_Task prompt_
Return, word for word, the lines from the line holding "strands.append(place(-arm_step, lower_loop, lower_fold))" through the line holding "imported = [obj". Include both end lines and no others.

** START Data extract **

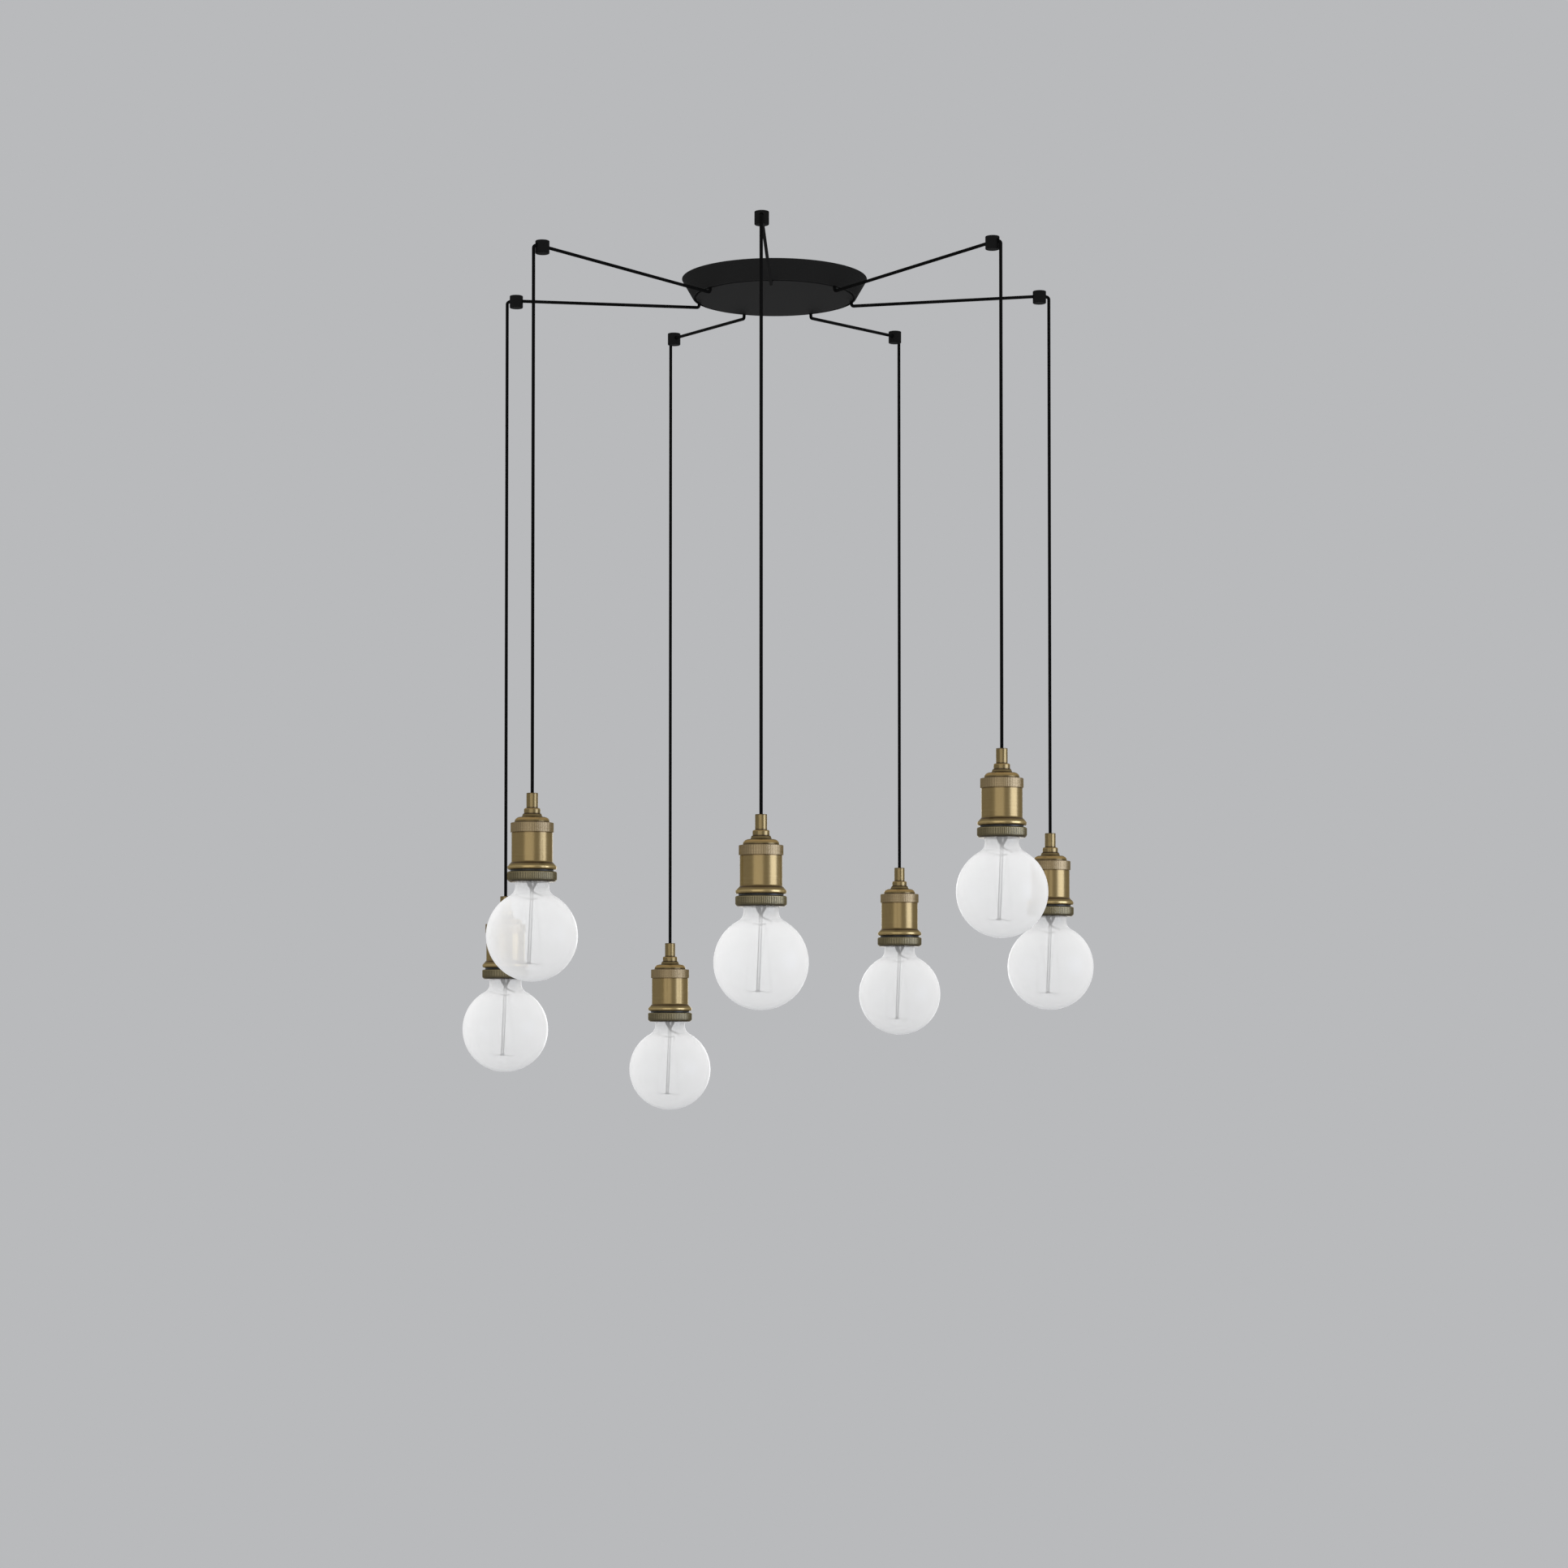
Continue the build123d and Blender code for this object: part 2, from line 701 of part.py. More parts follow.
def make_bulb_base(plane):
    def place(angle, radius, depth):
        return plane.origin + radial(angle) * radius + Vector(0, 0, -depth)

    thread_bottom = thread_top + thread_turns * thread_pitch
    cap_inner = thread_root_radius - cap_wall
    rim_inner = cap_rim_radius - 2 * cap_wall
    tube_start = rod_radius + wire_gap
    upper_depth = ring_bottom + upper_spider_drop
    lower_depth = ring_bottom + lower_spider_drop
    arm_step = 360 / spider_arms
    with BuildPart() as bulb_base:
        with BuildSketch(plane):
            with BuildLine():
                middle = thread_line()
                Polyline(
                    (middle, thread_bottom),
                    (middle, cap_rim_top),
                    (cap_rim_radius, cap_rim_top),
                    (cap_rim_radius, cap_rim_bottom),
                    (rim_inner, cap_rim_bottom),
                    (cap_inner, cap_rim_top),
                    (cap_inner, thread_top),
                    (middle, thread_top),
                )
            make_face()
        revolve(axis=down_axis(plane))
        turned(
            plane,
            [
                (0, insulator_top, 0),
                (tip_radius, insulator_top, 0),
                (insulator_radius, thread_top, 0),
                (0, thread_top, 0),
            ],
        )
        turned(
            plane,
            [
                (0, tip_top, 0),
                (tip_radius, tip_top, tip_edge),
                (tip_radius, insulator_top, 0),
                (0, insulator_top, 0),
            ],
        )
        for angle in (90, 270):
            bent_wire(
                [
                    place(angle, tube_start, ring_bottom + wire_start_drop),
                    place(angle, wire_reach / 2, ring_bottom + wire_start_drop),
                    place(angle, wire_reach, ring_bottom + wire_end_drop),
                ],
                [wire_bend],
                wire_radius,
            )
        for arm in range(spider_arms):
            angle = arm * arm_step
            bent_wire(
                [
                    place(angle, tube_start, lower_depth),
                    place(angle, lower_spider_reach / 2, lower_depth),
                    place(angle, lower_spider_reach, lower_depth + wire_bend),
                ],
                [wire_bend],
                wire_radius,
            )
            bent_wire(
                [
                    place(angle + arm_step / 2, tube_start, upper_depth),
                    place(angle + arm_step / 2, upper_spider_reach / 2, upper_depth),
                    place(angle + arm_step / 2, upper_spider_reach, upper_depth - wire_bend),
                ],
                [wire_bend / 2],
                wire_radius,
            )
        lower_loop = lower_spider_reach + wire_radius + filament_radius + wire_gap
        upper_loop = upper_spider_reach + wire_radius + filament_radius + wire_gap
        upper_fold = upper_depth - wire_bend - filament_overrun
        lower_fold = lower_depth + wire_bend + filament_overrun
        strands = [place(-arm_step / 2, upper_loop, upper_fold)]
        for arm in range(spider_arms - 1):
            angle = arm * arm_step
            strands.append(place(angle, lower_loop, lower_fold))
            strands.append(place(angle + arm_step / 2, upper_loop, upper_fold))
        strands.append(place(-arm_step, lower_loop, lower_fold))
        bent_wire(strands, [filament_bend] * (len(strands) - 2), filament_radius)
    return bulb_base.part


# Lamps
for k in range(lamp_count):
    number = k + 1
    angle = hook_angles[k]
    holder_depth = holder_depths[k]
    lamp_plane = section(angle, cord_hang_radius, holder_depth)
    with BuildPart() as cord_drop:
        with BuildSketch(level(drop_start_depth, cord_hang_radius, angle)):
            Circle(cord_radius)
        extrude(amount=holder_depth + cord_end_local - drop_start_depth)
    finish(cord_drop.part, f"cord_drop_{number}")
    finish(make_holder_top(lamp_plane), f"holder_top_{number}")
    finish(make_holder_sleeve(lamp_plane), f"holder_sleeve_{number}")
    finish(make_socket_insert(lamp_plane), f"socket_insert_{number}")
    finish(make_shade_ring(lamp_plane), f"shade_ring_{number}")
    finish(make_bulb_glass(lamp_plane), f"bulb_glass_{number}")
    finish(make_bulb_base(lamp_plane), f"bulb_base_{number}")
    print("lamp", number, "bottom", round(holder_depth + bulb_centre + bulb_radius, 1))
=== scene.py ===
import bpy
import numpy as np
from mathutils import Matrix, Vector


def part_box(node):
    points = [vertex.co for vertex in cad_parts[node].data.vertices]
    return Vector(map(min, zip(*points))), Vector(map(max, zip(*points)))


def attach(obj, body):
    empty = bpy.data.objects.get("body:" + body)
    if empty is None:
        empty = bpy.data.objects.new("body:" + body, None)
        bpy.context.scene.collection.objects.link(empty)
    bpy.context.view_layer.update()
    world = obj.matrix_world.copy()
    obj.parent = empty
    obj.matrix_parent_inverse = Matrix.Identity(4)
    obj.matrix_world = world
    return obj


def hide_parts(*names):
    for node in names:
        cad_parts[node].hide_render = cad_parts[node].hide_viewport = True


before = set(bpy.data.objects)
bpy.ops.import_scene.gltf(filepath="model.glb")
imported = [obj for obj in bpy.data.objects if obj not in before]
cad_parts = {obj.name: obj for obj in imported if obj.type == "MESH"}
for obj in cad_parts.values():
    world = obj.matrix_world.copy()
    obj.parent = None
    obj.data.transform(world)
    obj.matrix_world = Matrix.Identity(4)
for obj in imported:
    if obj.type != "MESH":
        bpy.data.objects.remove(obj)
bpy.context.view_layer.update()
print("frame:", len(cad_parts), "nodes")

scene = bpy.context.scene
mm = 0.001
# lengths in metres, and shares, below which two values count as the same
tiny = 1e-7


def hexToLinear(code):
    # sRGB to linear: a straight part near black, then a power of 2.4
    value = np.array([int(code[i : i + 2], 16) for i in (1, 3, 5)]) / 255
    linear = np.where(value <= 0.04045, value / 12.92, ((value + 0.055) / 1.055) ** 2.4)
    return (*linear.tolist(), 1.0)


def addNode(tree, kind, links=None, **settings):
    node = tree.nodes.new(kind)
    for name, value in settings.items():
        setattr(node, name, value)
    for socket, value in (links or {}).items():
        if isinstance(value, bpy.types.NodeSocket):
            tree.links.new(value, node.inputs[socket])
        else:
            node.inputs[socket].default_value = value
    return node


# Camera, fitted to the seven hooks of the photograph
cameraSettings = {
    "place": (0.15605, -3.63302, -0.84310),
    "tiltUp": 1.8474,
    "turnLeft": 2.2951,
    "lens": 76.605,
    "sensor": 36.0,
    "shiftY": 0.1,
    "clip": (0.05, 60),
}
camera = bpy.data.objects.new("camera", bpy.data.cameras.new("camera"))
scene.collection.objects.link(camera)
camera.data.sensor_width = cameraSettings["sensor"]
camera.data.lens = cameraSettings["lens"]
camera.data.shift_y = cameraSettings["shiftY"]
camera.data.clip_start, camera.data.clip_end = cameraSettings["clip"]
camera.location = cameraSettings["place"]
camera.rotation_euler = (
    np.radians(90 + cameraSettings["tiltUp"]),
    0,
    np.radians(cameraSettings["turnLeft"]),
)
scene.camera = camera


# Lamps: each hangs on its own pendant body, its place read from the holder's box
lampNumbers = range(1, 8)


def lampPlace(number):
    low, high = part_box(f"holder_top_{number}")
    return np.array([(low.x + high.x) / 2, (low.y + high.y) / 2, high.z])


lampPlaces = {number: lampPlace(number) for number in lampNumbers}


# Cords. Points are (distance from the centre, depth below the ceiling) in millimetres.
cordShape = {
    "diameter": 3.5,
    "run": [(86.2, 12), (86.2, 19.4), (86.2, 25.7), (92.4, 25.1), (289.9, 6.8), (310.8, 4.9), (310.8, 9.2)],
    "dropStart": 9.3,
    "hookStretch": 21,
    "hiddenInHolder": 45.6,
    "runLength": 0.2397,
    "lengthSteps": 12,
    "roundSteps": 6,
}


cordDiameter = cordShape["diameter"] * mm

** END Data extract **

_Solution_
        strands.append(place(-arm_step, lower_loop, lower_fold))
        bent_wire(strands, [filament_bend] * (len(strands) - 2), filament_radius)
    return bulb_base.part


# Lamps
for k in range(lamp_count):
    number = k + 1
    angle = hook_angles[k]
    holder_depth = holder_depths[k]
    lamp_plane = section(angle, cord_hang_radius, holder_depth)
    with BuildPart() as cord_drop:
        with BuildSketch(level(drop_start_depth, cord_hang_radius, angle)):
            Circle(cord_radius)
        extrude(amount=holder_depth + cord_end_local - drop_start_depth)
    finish(cord_drop.part, f"cord_drop_{number}")
    finish(make_holder_top(lamp_plane), f"holder_top_{number}")
    finish(make_holder_sleeve(lamp_plane), f"holder_sleeve_{number}")
    finish(make_socket_insert(lamp_plane), f"socket_insert_{number}")
    finish(make_shade_ring(lamp_plane), f"shade_ring_{number}")
    finish(make_bulb_glass(lamp_plane), f"bulb_glass_{number}")
    finish(make_bulb_base(lamp_plane), f"bulb_base_{number}")
    print("lamp", number, "bottom", round(holder_depth + bulb_centre + bulb_radius, 1))
=== scene.py ===
import bpy
import numpy as np
from mathutils import Matrix, Vector


def part_box(node):
    points = [vertex.co for vertex in cad_parts[node].data.vertices]
    return Vector(map(min, zip(*points))), Vector(map(max, zip(*points)))


def attach(obj, body):
    empty = bpy.data.objects.get("body:" + body)
    if empty is None:
        empty = bpy.data.objects.new("body:" + body, None)
        bpy.context.scene.collection.objects.link(empty)
    bpy.context.view_layer.update()
    world = obj.matrix_world.copy()
    obj.parent = empty
    obj.matrix_parent_inverse = Matrix.Identity(4)
    obj.matrix_world = world
    return obj


def hide_parts(*names):
    for node in names:
        cad_parts[node].hide_render = cad_parts[node].hide_viewport = True


before = set(bpy.data.objects)
bpy.ops.import_scene.gltf(filepath="model.glb")
imported = [obj for obj in bpy.data.objects if obj not in before]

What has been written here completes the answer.